Supplied data:
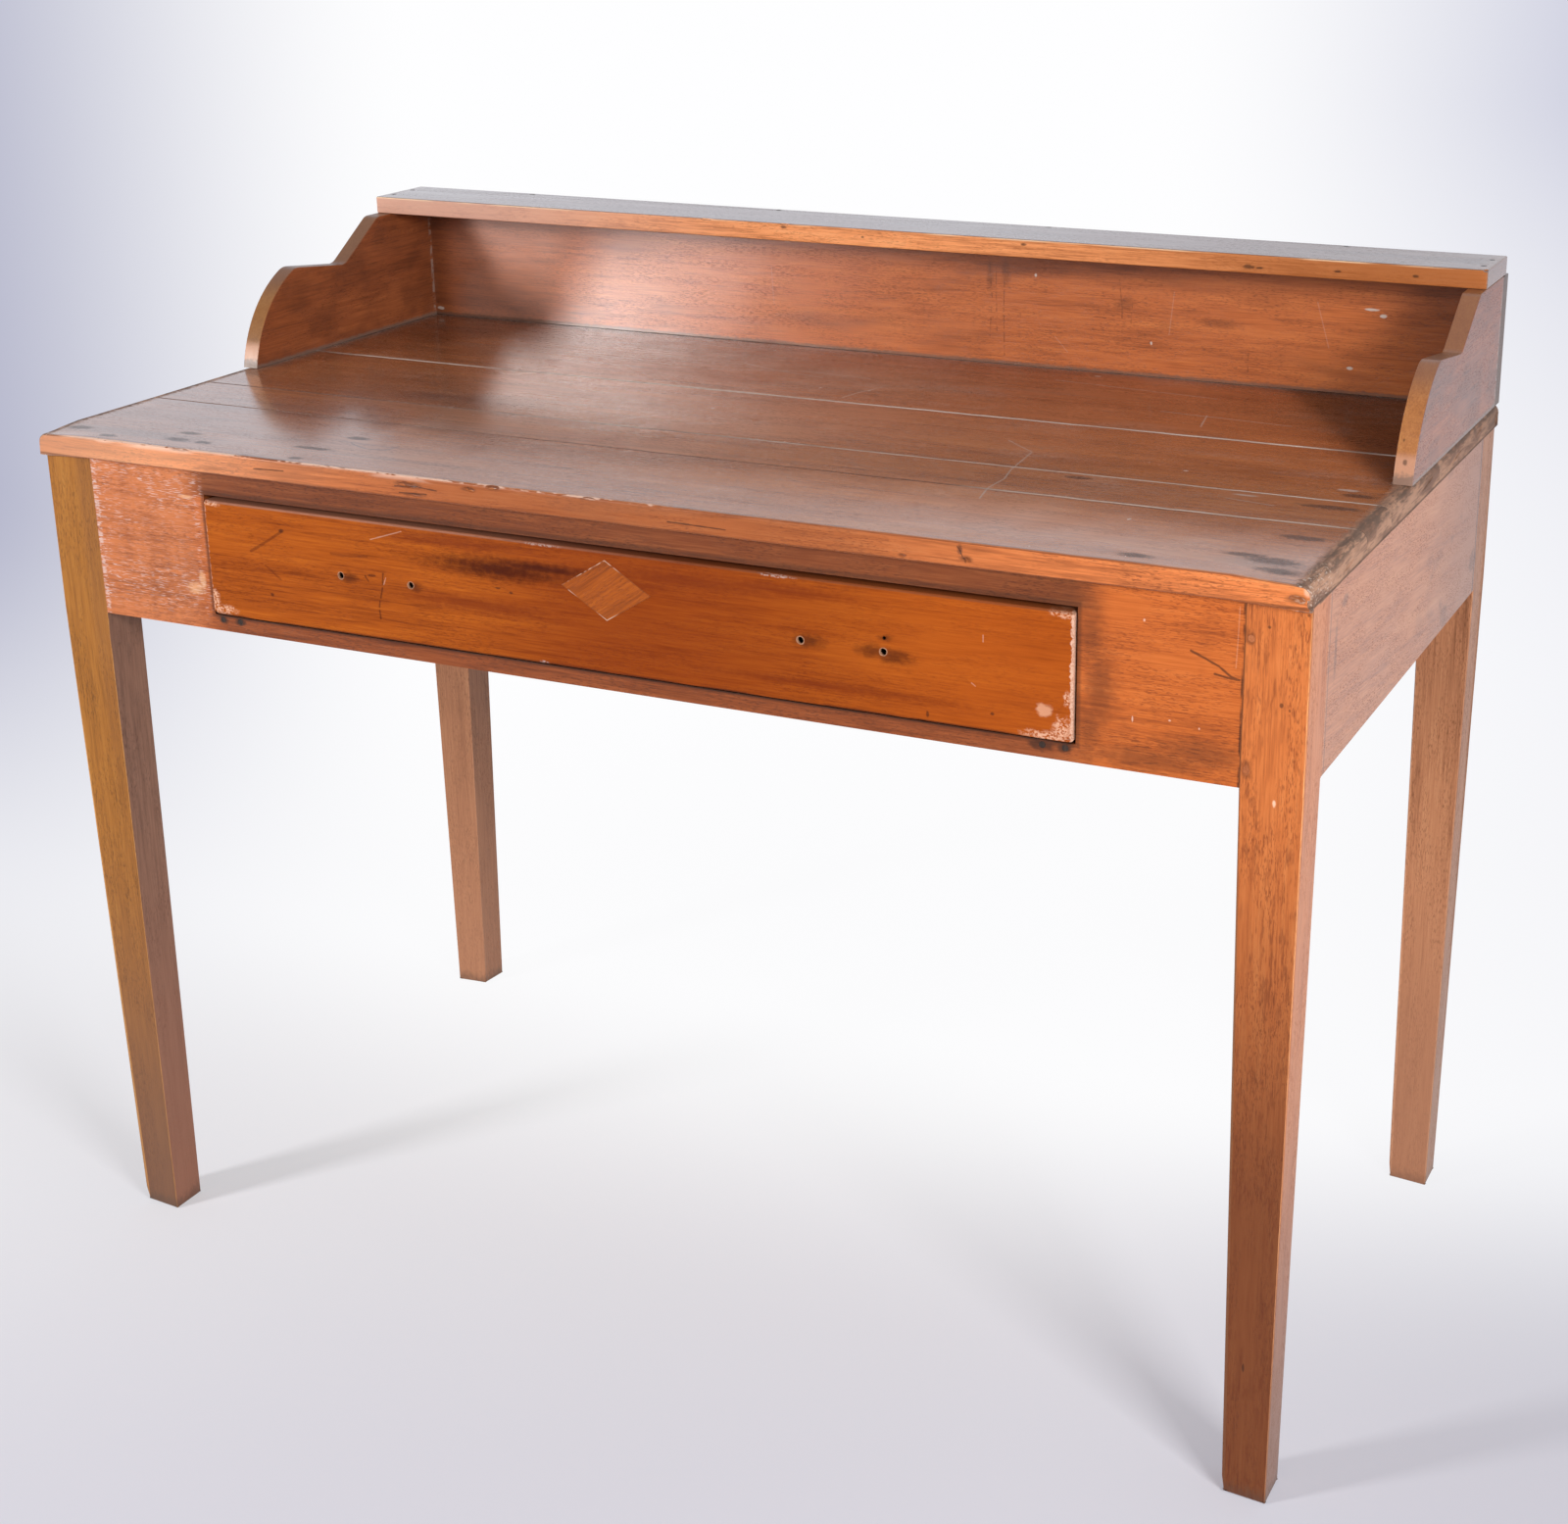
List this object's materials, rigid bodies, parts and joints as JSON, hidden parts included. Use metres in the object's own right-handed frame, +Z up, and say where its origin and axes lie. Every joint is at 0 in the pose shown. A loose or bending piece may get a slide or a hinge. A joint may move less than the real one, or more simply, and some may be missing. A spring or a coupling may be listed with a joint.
{
  "type": "sewing desk",
  "caption": "Wooden sewing desk on tapered legs, with a long drawer in its front and a low gallery with a narrow shelf along its back.",
  "frame": {"origin": "on the floor under the middle of the top", "axes": "+X to the sitter's right along the desk, +Y from the sitter to the back, +Z up"},
  "size_m": [1.127, 0.594, 0.8905],
  "materials": {
    "top_wood": "dark worn varnish with a grey sheen, end grain bare",
    "gallery_wood": "worn red-brown varnish, edges rubbed to ochre",
    "leg_wood": "thin worn varnish, ochre to orange brown",
    "apron_wood": "worn orange-brown varnish with pale filler in the pores",
    "peg_wood": "end grain, oiled",
    "drawer_wood": "glossy red-brown varnish, worn at the corners",
    "inlay_wood": "varnished flush with the drawer front",
    "bare_wood": "planed, unvarnished, darkened with age",
    "nail_iron": "dark, lightly rusted"
  },
  "bodies": {
    "desk_frame": {"top_board_front": "top_wood", "top_board_narrow": "top_wood", "top_board_middle": "top_wood", "top_board_back": "top_wood", "gallery_side_left": "gallery_wood", "gallery_side_right": "gallery_wood", "gallery_back": "gallery_wood", "gallery_shelf": "gallery_wood", "leg_front_left": "leg_wood", "leg_front_right": "leg_wood", "leg_back_left": "leg_wood", "leg_back_right": "leg_wood", "apron_front": "apron_wood", "apron_back": "apron_wood", "apron_left": "apron_wood", "apron_right": "apron_wood", "apron_pegs": "peg_wood", "drawer_runner_left": "bare_wood", "drawer_runner_right": "bare_wood", "drawer_kicker_left": "bare_wood", "drawer_kicker_right": "bare_wood", "drawer_guide_left": "bare_wood", "drawer_guide_right": "bare_wood", "drawer_stops": "bare_wood", "top_glue_blocks": "bare_wood", "shelf_nails": "nail_iron", "gallery_back_nails": "nail_iron", "gallery_foot_nails": "nail_iron", "runner_nails": "nail_iron"},
    "drawer": {"drawer_front": "drawer_wood", "drawer_inlay": "inlay_wood", "drawer_side_left": "bare_wood", "drawer_side_right": "bare_wood", "drawer_back": "bare_wood", "drawer_bottom": "bare_wood", "drawer_bottom_nails": "nail_iron"}
  },
  "joints": [
    {"name": "drawer_slide", "type": "slide", "parent": "desk_frame", "child": "drawer", "axis": [0, -1, 0], "range_m": [0, 0.36]}
  ]
}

Given instruction: Print the material above once more, exactly.

Exercise answer:
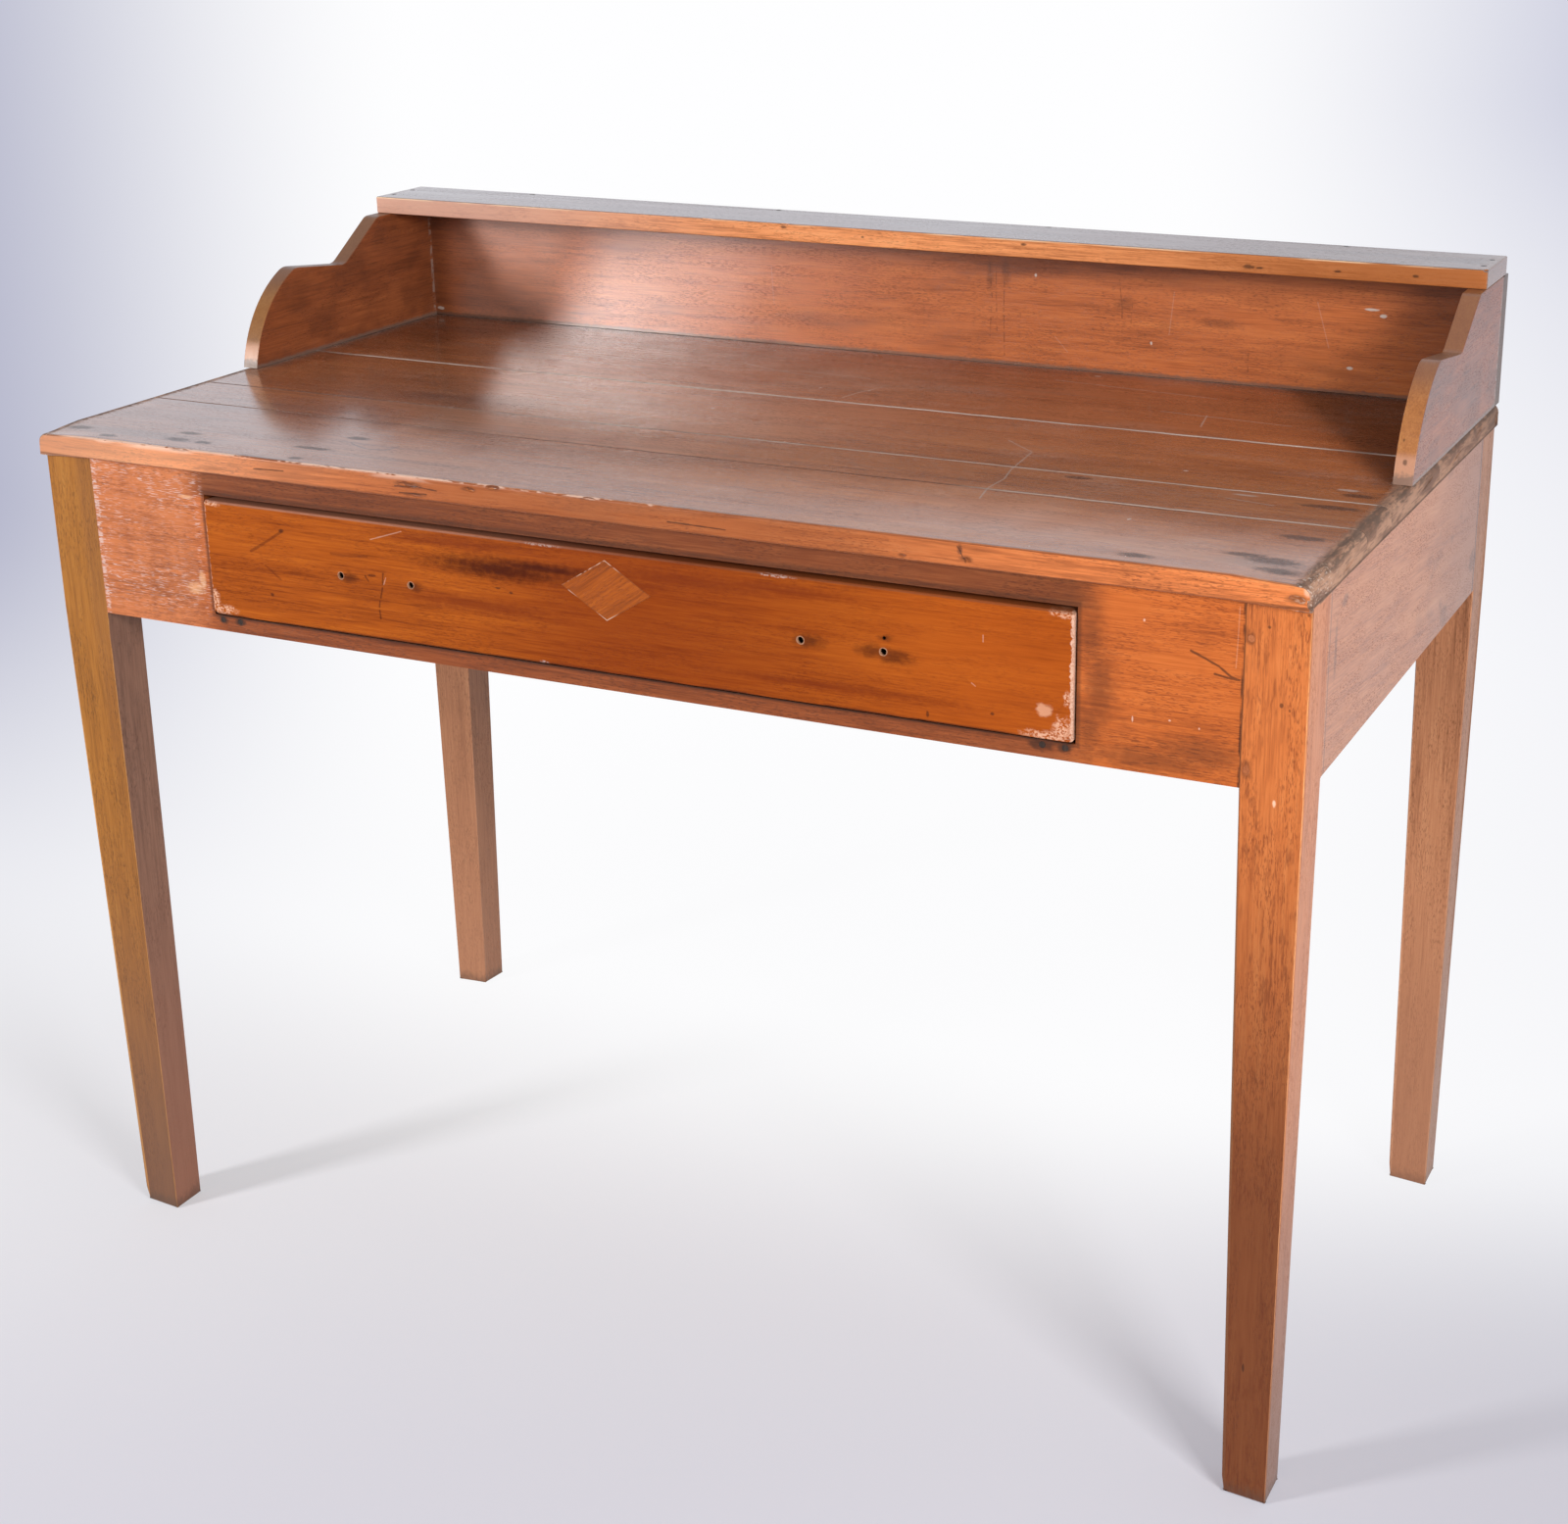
List this object's materials, rigid bodies, parts and joints as JSON, hidden parts included. Use metres in the object's own right-handed frame, +Z up, and say where its origin and axes lie. Every joint is at 0 in the pose shown. A loose or bending piece may get a slide or a hinge. A joint may move less than the real one, or more simply, and some may be missing. A spring or a coupling may be listed with a joint.
{
  "type": "sewing desk",
  "caption": "Wooden sewing desk on tapered legs, with a long drawer in its front and a low gallery with a narrow shelf along its back.",
  "frame": {"origin": "on the floor under the middle of the top", "axes": "+X to the sitter's right along the desk, +Y from the sitter to the back, +Z up"},
  "size_m": [1.127, 0.594, 0.8905],
  "materials": {
    "top_wood": "dark worn varnish with a grey sheen, end grain bare",
    "gallery_wood": "worn red-brown varnish, edges rubbed to ochre",
    "leg_wood": "thin worn varnish, ochre to orange brown",
    "apron_wood": "worn orange-brown varnish with pale filler in the pores",
    "peg_wood": "end grain, oiled",
    "drawer_wood": "glossy red-brown varnish, worn at the corners",
    "inlay_wood": "varnished flush with the drawer front",
    "bare_wood": "planed, unvarnished, darkened with age",
    "nail_iron": "dark, lightly rusted"
  },
  "bodies": {
    "desk_frame": {"top_board_front": "top_wood", "top_board_narrow": "top_wood", "top_board_middle": "top_wood", "top_board_back": "top_wood", "gallery_side_left": "gallery_wood", "gallery_side_right": "gallery_wood", "gallery_back": "gallery_wood", "gallery_shelf": "gallery_wood", "leg_front_left": "leg_wood", "leg_front_right": "leg_wood", "leg_back_left": "leg_wood", "leg_back_right": "leg_wood", "apron_front": "apron_wood", "apron_back": "apron_wood", "apron_left": "apron_wood", "apron_right": "apron_wood", "apron_pegs": "peg_wood", "drawer_runner_left": "bare_wood", "drawer_runner_right": "bare_wood", "drawer_kicker_left": "bare_wood", "drawer_kicker_right": "bare_wood", "drawer_guide_left": "bare_wood", "drawer_guide_right": "bare_wood", "drawer_stops": "bare_wood", "top_glue_blocks": "bare_wood", "shelf_nails": "nail_iron", "gallery_back_nails": "nail_iron", "gallery_foot_nails": "nail_iron", "runner_nails": "nail_iron"},
    "drawer": {"drawer_front": "drawer_wood", "drawer_inlay": "inlay_wood", "drawer_side_left": "bare_wood", "drawer_side_right": "bare_wood", "drawer_back": "bare_wood", "drawer_bottom": "bare_wood", "drawer_bottom_nails": "nail_iron"}
  },
  "joints": [
    {"name": "drawer_slide", "type": "slide", "parent": "desk_frame", "child": "drawer", "axis": [0, -1, 0], "range_m": [0, 0.36]}
  ]
}